Awesome color on that one. I wonder why it turned yellow instead of that purplish sca color.


----------



## RedGinger (Jul 19, 2011)

Maybe it's not as new as the SCA bottles.  It's certainly not ABM.  I don't know.  I really like the color too.  Thanks.


----------



## epackage (Jul 19, 2011)

> ORIGINAL:  the ham man
> 
> Awesome color on that one. I wonder why it turned yellow instead of that purplish sca color.


 Because manganese turns bottles purple and a different chemical in the glass will turn it a straw/brown color..all depends on the chemical makeup of the glass...
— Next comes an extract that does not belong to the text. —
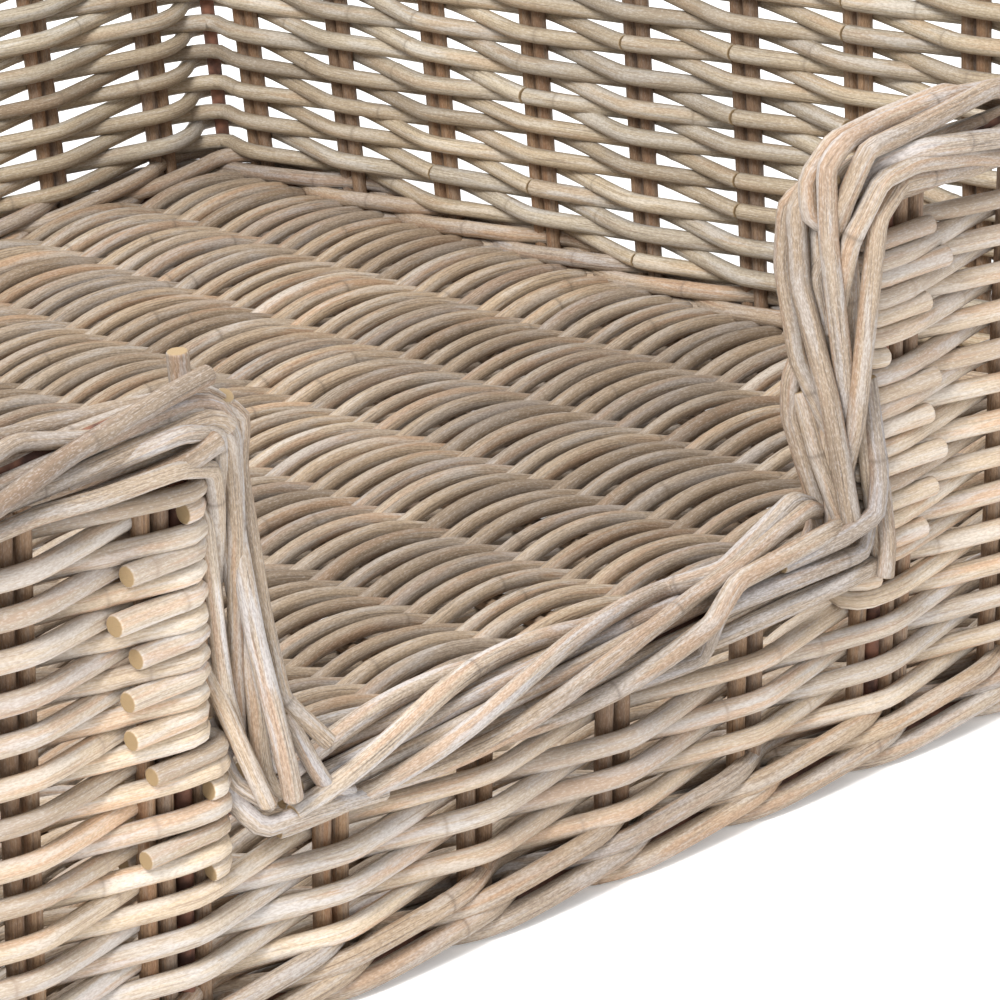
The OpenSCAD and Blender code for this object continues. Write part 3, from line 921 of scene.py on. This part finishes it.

 http://1st-glass.1st-things.com/articles/glasscolouring.html


----------



## GuntherHess (Jul 19, 2011)

Selenium was used as a decolorizer during WWI when manganese was unavailable. Selenium was much more expensive to use so right after the war they went back to manganese.


----------



## the ham man (Jul 19, 2011)

Very interesting. Thanks Matt. Joey


----------



## cowseatmaize (Jul 19, 2011)

> I've had it in sunlight and it was originally clear.


How long?


----------



## RedGinger (Jul 20, 2011)

Oh, a year maybe?  No longer than that.


----------



## cordilleran (Jul 20, 2011)

Manganese is still used to de-color glass as it has been since selenium was no longer used following the Great War. Not. Fact is, selenium was used in bottle manufacture following the exhaustion of manganese stores (1918- maybe 1919?) until about 1930. Selenite (the common source of selenium) is a frequently mined mineral in arid regions.


----------



## GuntherHess (Jul 20, 2011)

From the Journal of Industrial and Engineering Chemistry 1920.


----------



## GuntherHess (Jul 20, 2011)

Manganese was eventually phased out in favor of materials like selenium but my point was there are bottles made after WWI that will turn purple. I read many articles that state manganese glass ended with WWI which I dont think is true.


----------



## glass man (Jul 20, 2011)

WOW !After all these years I have heard bottles made 1915 and after will not turn purple...oh well!JAMIE


----------